Gota, JO reject Mangala’s belated allegation
Secretly moving 200 hardcore terrorists out of Sri Lanka
Gotabhaya Rajapaksa
By Shamindra Ferdinando-August 31, 2016, 12:00 pm
Former Defence Secretary Gotabhaya Rajapaksa yesterday said that the government was working overtime to discredit the former Rajapaksa administration which had defeated terrorism against numerous odds.
Gajaba Regiment veteran Rajapaksa said that those who had been demanding Geneva-supervised probe into accountability issues were now accusing him of helping terrorists escape.
The former Defence Secretary was responding to Foreign Minister Mangala Samaraweera’s claim that over 200 LTTE cadres had secretly left the country through his (Rajapaksa’s) intervention during the last week of the Vanni offensive. The UNPer made the allegation at a Foreign Ministry media briefing on Monday evening.
The military brought the war to a successful conclusion on May 19, 2009.
Rajapaksa alleged that the government had made contradictory statements on a number of issues, including matters pertaining to ex-LTTE cadres.
Former Defence Secretary Rajapaksa told The Island that the unprecedented accusation had been made in the wake of the passage of the Office on Missing Persons (Establishment, Administration and Discharge of Functions) Bill recently in Parliament. He said that those desirous of hauling the previous government up before Geneva-supervised judicial mechanism would have been certainly surprised by Minister Samaraweera’s accusation.
The Colombo-based diplomatic community, pro-LTTE Diaspora as well as civil society organisations couldn’t keep silent on the latest accusation, the former Defence Secretary said.
According to him, those who surrendered to the armed forces on the Vanni east front as well as other theatres of operations were rehabilitated and released. He urged the government to reveal everything pertaining to his alleged involvement of over 200 LTTE cadres fleeing the country.
Commenting on outgoing UNSG Ban Ki-moon’s forthcoming visit to Jaffna, the former Defence Secretary said that the military had liberated Jaffna in Dec 1995. The UN wouldn’t have even contemplated its chief undertaking a visit to Jaffna until the previous government liberated Vanni in 2009, the former Defence Secretary said. The UNSG should be told that national reconciliation wouldn’t have been a reality as long as the LTTE retained military capability, the war veteran said. The UNSG couldn’t be unaware of the bid made by the UN in May 1998 to halt child recruitment, the former Defence Secretary said, alleging that had the UN taken tangible measures the LTTE wouldn’t have survived for so long.
Meanwhile, top Joint Opposition spokesperson and Matara District MP Dallas Alahapperuma yesterday called the foreign minister’s accusation a blatant lie.
Addressing the media at Dr N. M. Perera Centre, Alahapperuma alleged that an attempt was made to tarnish the good name of a person who had rendered yeoman service to the nation.

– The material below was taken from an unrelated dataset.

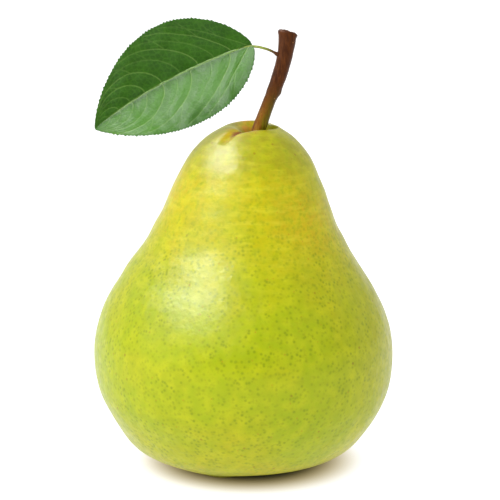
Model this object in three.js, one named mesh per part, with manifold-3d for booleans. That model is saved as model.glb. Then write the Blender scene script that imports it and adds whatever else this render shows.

The SLFPer accused Minister Samaraweera of willfully harming the former Defence Secretary’s reputation.
MP Alahapperuma alleged that the government had been engaged in a political project to cover up its failures. With the country in chaos, the Yahapalana rulers had no option but to propagate lies.
The former Defence Secretary said that thousands of terrorists had fled Sri Lanka over the years. Foreign governments had issued them with new identity papers and in some instances passports, the former Defence Secretary alleged. Some of those who had been categorized as missing could have perished while trying to reach Australia in boats, gone underground in various parts of the world or disappeared during the deployment of the Indian Army (July 1987-March 1990). Rajapaksa pointed out that the identity of Rajiv Gandhi’s assassin remained a secret. She, too, could be listed somewhere as a missing person along with 20 other LTTE operatives who had committed suicide during the hunt for the gang responsible for Gandhi assassination, the former Defence Secretary said.
Investigations into disappearances wouldn’t be completed unless an effort was made to establish the fate of those who had made an abortive bid to overthrow the Maldivian administration in early Nov, 1988, the former Defence Secretary said. India intervened to thwart the sea-borne PLOTE raid on Male, he said, recollecting the circumstances under which the Indian Navy intercepted and sank a merchant vessel commandeered by PLOTE cadres fleeing Male.